▶ [Input records]:
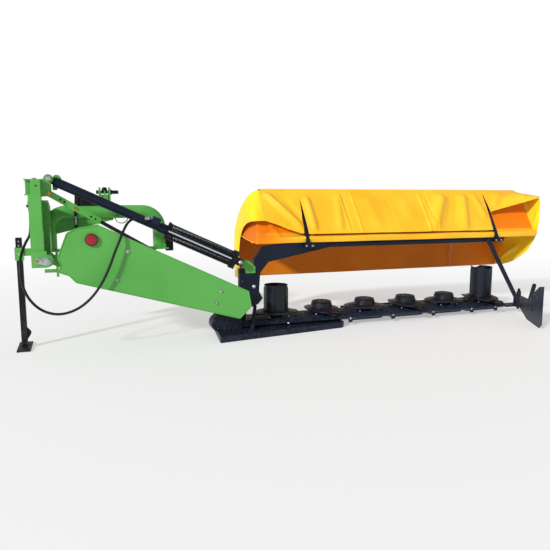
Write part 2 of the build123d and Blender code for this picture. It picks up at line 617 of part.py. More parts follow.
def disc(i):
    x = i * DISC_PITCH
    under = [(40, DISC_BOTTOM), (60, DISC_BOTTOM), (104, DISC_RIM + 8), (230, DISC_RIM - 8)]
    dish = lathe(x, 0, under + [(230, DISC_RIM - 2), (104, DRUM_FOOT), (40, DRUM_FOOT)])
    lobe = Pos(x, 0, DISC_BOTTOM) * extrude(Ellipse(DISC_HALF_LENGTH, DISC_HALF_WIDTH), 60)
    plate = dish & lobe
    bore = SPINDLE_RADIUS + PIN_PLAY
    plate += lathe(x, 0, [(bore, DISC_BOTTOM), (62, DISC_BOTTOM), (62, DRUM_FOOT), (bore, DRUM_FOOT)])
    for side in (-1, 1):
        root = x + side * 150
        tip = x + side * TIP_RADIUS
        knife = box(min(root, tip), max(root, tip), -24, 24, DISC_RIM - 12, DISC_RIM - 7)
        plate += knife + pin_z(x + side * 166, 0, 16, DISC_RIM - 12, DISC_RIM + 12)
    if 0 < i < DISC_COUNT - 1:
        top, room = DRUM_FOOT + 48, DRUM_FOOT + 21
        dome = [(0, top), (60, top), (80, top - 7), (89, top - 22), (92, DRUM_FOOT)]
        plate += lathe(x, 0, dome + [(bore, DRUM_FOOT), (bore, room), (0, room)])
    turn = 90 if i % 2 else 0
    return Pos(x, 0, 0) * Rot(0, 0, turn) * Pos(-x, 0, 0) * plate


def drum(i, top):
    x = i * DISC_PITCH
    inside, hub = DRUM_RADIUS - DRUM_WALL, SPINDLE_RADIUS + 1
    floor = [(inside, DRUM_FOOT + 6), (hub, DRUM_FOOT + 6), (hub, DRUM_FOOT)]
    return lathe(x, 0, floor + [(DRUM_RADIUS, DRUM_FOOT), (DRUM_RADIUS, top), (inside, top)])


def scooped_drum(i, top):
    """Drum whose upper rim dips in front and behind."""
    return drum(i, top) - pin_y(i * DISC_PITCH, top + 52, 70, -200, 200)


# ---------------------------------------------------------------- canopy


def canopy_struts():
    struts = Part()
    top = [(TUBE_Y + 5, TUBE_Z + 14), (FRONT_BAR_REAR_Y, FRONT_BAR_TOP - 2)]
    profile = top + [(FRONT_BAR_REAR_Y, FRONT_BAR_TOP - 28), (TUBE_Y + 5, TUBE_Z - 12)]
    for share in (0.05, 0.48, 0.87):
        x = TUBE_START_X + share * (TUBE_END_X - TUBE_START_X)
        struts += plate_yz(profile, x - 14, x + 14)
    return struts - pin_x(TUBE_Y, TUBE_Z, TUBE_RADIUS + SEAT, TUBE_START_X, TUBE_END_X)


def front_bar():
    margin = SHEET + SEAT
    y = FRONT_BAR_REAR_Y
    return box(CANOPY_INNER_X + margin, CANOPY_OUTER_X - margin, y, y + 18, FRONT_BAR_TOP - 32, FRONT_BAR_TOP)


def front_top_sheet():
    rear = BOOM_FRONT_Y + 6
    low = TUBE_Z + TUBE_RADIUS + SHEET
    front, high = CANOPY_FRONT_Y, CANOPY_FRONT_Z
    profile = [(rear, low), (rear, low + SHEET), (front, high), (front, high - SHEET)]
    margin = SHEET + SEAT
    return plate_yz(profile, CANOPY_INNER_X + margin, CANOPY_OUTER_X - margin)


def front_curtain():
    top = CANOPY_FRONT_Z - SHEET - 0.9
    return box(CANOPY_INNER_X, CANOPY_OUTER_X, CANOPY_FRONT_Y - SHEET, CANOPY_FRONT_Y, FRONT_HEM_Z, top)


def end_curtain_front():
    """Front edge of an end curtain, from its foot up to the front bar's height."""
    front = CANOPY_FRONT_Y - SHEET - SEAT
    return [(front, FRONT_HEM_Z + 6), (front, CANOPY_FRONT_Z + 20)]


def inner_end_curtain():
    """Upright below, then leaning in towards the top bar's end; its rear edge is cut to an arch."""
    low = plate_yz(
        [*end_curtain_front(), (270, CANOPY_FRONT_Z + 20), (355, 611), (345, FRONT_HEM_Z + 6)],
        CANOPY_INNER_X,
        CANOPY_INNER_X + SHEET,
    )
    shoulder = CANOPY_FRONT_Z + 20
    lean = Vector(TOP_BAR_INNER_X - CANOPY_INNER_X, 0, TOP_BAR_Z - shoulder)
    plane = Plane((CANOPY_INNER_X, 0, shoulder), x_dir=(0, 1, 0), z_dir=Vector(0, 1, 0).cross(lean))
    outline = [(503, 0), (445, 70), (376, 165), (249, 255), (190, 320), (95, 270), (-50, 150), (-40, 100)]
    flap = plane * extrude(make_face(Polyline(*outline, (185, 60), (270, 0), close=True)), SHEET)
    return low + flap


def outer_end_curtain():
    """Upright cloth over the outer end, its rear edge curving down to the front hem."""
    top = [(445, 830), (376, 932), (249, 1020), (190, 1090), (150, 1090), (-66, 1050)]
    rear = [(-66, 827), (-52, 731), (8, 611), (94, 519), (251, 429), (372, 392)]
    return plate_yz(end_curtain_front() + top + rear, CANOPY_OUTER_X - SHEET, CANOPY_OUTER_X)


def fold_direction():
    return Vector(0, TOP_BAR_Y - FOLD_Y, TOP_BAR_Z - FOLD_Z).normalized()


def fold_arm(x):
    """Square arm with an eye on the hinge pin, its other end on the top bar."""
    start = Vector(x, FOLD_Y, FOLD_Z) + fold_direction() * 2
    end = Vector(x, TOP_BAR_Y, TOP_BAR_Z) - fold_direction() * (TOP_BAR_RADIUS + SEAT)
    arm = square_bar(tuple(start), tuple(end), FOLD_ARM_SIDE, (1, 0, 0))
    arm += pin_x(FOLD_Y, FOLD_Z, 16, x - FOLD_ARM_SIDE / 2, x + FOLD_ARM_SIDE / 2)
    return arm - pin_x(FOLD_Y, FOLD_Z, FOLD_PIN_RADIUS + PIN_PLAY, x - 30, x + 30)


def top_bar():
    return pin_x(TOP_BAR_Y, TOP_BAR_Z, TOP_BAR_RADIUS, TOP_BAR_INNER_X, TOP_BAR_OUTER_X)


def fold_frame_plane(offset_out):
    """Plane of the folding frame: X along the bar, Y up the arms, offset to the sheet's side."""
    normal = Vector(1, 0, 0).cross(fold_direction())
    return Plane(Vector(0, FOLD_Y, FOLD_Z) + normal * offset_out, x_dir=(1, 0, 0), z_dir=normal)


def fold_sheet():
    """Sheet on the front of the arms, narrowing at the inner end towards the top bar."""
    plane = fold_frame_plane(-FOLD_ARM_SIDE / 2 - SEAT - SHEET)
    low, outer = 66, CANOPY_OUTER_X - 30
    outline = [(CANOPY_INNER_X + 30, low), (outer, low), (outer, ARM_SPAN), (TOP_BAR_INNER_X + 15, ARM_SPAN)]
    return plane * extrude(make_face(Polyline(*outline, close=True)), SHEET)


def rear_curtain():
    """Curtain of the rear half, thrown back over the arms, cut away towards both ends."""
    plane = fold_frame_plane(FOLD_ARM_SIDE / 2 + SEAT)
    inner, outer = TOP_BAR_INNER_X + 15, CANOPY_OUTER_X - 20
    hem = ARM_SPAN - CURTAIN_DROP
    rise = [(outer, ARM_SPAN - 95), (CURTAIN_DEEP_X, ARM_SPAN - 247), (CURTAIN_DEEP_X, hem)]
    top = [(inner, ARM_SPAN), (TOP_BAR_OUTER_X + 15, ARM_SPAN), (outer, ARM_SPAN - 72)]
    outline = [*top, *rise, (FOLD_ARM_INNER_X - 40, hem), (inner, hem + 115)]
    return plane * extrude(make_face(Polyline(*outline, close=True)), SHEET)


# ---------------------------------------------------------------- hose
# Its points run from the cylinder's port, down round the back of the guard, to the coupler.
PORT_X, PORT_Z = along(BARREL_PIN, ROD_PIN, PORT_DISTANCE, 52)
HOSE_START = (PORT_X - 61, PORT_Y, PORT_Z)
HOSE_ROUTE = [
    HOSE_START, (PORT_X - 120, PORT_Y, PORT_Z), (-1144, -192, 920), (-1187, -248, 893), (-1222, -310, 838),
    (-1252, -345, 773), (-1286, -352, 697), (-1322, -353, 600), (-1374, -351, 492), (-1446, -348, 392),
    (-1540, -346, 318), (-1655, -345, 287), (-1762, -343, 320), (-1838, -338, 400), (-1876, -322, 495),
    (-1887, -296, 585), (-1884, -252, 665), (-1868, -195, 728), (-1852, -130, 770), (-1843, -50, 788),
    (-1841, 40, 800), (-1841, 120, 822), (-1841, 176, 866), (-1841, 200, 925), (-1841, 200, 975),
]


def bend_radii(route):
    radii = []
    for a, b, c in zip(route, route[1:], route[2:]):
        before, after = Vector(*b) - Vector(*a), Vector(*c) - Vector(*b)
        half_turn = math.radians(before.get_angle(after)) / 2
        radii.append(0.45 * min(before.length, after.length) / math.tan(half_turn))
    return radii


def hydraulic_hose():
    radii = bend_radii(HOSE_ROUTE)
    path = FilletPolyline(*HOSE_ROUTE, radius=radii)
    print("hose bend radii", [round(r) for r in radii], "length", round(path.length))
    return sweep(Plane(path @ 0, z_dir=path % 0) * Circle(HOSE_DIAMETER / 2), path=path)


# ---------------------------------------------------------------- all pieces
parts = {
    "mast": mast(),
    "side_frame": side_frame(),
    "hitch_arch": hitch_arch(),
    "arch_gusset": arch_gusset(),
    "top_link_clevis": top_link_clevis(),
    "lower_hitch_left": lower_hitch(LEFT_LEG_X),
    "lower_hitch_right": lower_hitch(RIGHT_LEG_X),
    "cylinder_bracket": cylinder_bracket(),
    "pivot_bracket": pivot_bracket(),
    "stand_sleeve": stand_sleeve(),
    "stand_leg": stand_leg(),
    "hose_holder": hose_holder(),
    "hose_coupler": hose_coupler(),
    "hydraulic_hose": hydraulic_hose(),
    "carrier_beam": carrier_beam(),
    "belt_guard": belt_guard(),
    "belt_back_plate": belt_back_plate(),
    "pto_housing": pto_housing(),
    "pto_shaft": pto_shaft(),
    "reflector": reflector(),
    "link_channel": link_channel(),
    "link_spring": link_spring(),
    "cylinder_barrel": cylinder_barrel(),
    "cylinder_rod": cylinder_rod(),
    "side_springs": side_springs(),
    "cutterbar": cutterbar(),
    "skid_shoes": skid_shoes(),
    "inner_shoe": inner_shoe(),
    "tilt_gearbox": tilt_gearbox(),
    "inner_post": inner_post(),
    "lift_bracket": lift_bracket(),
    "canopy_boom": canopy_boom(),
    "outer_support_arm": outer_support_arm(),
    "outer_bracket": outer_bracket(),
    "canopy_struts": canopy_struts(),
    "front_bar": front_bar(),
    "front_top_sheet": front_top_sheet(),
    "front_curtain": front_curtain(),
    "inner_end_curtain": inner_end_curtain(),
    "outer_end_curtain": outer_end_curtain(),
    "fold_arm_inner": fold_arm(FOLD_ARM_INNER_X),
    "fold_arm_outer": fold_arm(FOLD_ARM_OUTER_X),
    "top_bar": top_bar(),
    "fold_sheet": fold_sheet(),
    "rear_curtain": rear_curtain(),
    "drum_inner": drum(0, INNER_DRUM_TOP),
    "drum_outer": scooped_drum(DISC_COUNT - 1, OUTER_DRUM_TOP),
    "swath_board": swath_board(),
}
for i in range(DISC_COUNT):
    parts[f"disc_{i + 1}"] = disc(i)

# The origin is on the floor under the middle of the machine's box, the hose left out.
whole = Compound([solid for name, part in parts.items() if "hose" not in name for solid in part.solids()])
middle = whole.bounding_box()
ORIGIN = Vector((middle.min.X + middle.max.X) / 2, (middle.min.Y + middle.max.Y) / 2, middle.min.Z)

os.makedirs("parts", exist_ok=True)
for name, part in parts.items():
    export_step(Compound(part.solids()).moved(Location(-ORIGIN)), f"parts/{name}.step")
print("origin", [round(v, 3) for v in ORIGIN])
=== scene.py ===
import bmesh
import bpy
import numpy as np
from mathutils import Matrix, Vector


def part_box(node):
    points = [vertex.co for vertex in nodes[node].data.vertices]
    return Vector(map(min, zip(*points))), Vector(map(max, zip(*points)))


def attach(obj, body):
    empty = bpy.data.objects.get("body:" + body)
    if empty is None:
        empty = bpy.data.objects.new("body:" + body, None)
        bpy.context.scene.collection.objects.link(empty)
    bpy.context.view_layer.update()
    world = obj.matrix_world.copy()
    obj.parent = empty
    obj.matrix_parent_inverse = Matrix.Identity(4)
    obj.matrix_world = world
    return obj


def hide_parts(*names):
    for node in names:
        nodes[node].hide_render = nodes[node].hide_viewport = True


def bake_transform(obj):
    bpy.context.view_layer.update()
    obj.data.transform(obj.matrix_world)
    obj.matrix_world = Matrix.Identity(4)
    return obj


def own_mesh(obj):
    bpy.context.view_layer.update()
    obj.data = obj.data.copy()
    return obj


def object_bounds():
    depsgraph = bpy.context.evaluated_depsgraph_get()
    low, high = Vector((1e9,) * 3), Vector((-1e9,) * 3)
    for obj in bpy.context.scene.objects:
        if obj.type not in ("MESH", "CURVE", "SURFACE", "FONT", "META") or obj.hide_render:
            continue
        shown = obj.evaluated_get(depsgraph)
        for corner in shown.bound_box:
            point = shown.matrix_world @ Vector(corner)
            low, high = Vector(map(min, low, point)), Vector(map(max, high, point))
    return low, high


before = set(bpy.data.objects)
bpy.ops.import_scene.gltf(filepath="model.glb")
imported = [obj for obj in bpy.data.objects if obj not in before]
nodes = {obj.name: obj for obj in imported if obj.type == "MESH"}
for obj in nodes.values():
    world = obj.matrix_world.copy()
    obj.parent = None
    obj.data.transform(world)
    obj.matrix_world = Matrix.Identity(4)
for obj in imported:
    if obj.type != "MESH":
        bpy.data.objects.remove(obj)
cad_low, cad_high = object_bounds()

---

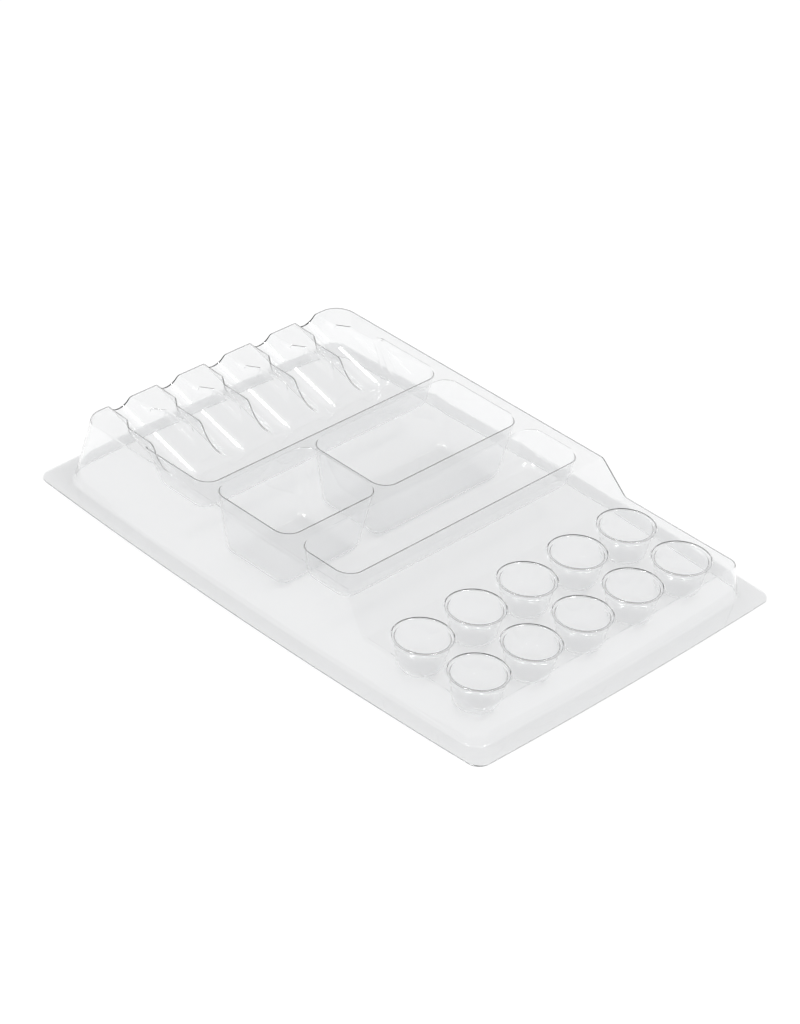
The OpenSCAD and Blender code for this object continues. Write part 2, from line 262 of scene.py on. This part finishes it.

▶ [Written problem]: Working from the data above, extract solely the lines from the one containing "# The origin" through the one containing "return low, high", exactly as they appear, both included.

▶ [Exercise solution]:
# The origin is on the floor under the middle of the machine's box, the hose left out.
whole = Compound([solid for name, part in parts.items() if "hose" not in name for solid in part.solids()])
middle = whole.bounding_box()
ORIGIN = Vector((middle.min.X + middle.max.X) / 2, (middle.min.Y + middle.max.Y) / 2, middle.min.Z)

os.makedirs("parts", exist_ok=True)
for name, part in parts.items():
    export_step(Compound(part.solids()).moved(Location(-ORIGIN)), f"parts/{name}.step")
print("origin", [round(v, 3) for v in ORIGIN])
=== scene.py ===
import bmesh
import bpy
import numpy as np
from mathutils import Matrix, Vector


def part_box(node):
    points = [vertex.co for vertex in nodes[node].data.vertices]
    return Vector(map(min, zip(*points))), Vector(map(max, zip(*points)))


def attach(obj, body):
    empty = bpy.data.objects.get("body:" + body)
    if empty is None:
        empty = bpy.data.objects.new("body:" + body, None)
        bpy.context.scene.collection.objects.link(empty)
    bpy.context.view_layer.update()
    world = obj.matrix_world.copy()
    obj.parent = empty
    obj.matrix_parent_inverse = Matrix.Identity(4)
    obj.matrix_world = world
    return obj


def hide_parts(*names):
    for node in names:
        nodes[node].hide_render = nodes[node].hide_viewport = True


def bake_transform(obj):
    bpy.context.view_layer.update()
    obj.data.transform(obj.matrix_world)
    obj.matrix_world = Matrix.Identity(4)
    return obj


def own_mesh(obj):
    bpy.context.view_layer.update()
    obj.data = obj.data.copy()
    return obj


def object_bounds():
    depsgraph = bpy.context.evaluated_depsgraph_get()
    low, high = Vector((1e9,) * 3), Vector((-1e9,) * 3)
    for obj in bpy.context.scene.objects:
        if obj.type not in ("MESH", "CURVE", "SURFACE", "FONT", "META") or obj.hide_render:
            continue
        shown = obj.evaluated_get(depsgraph)
        for corner in shown.bound_box:
            point = shown.matrix_world @ Vector(corner)
            low, high = Vector(map(min, low, point)), Vector(map(max, high, point))
    return low, high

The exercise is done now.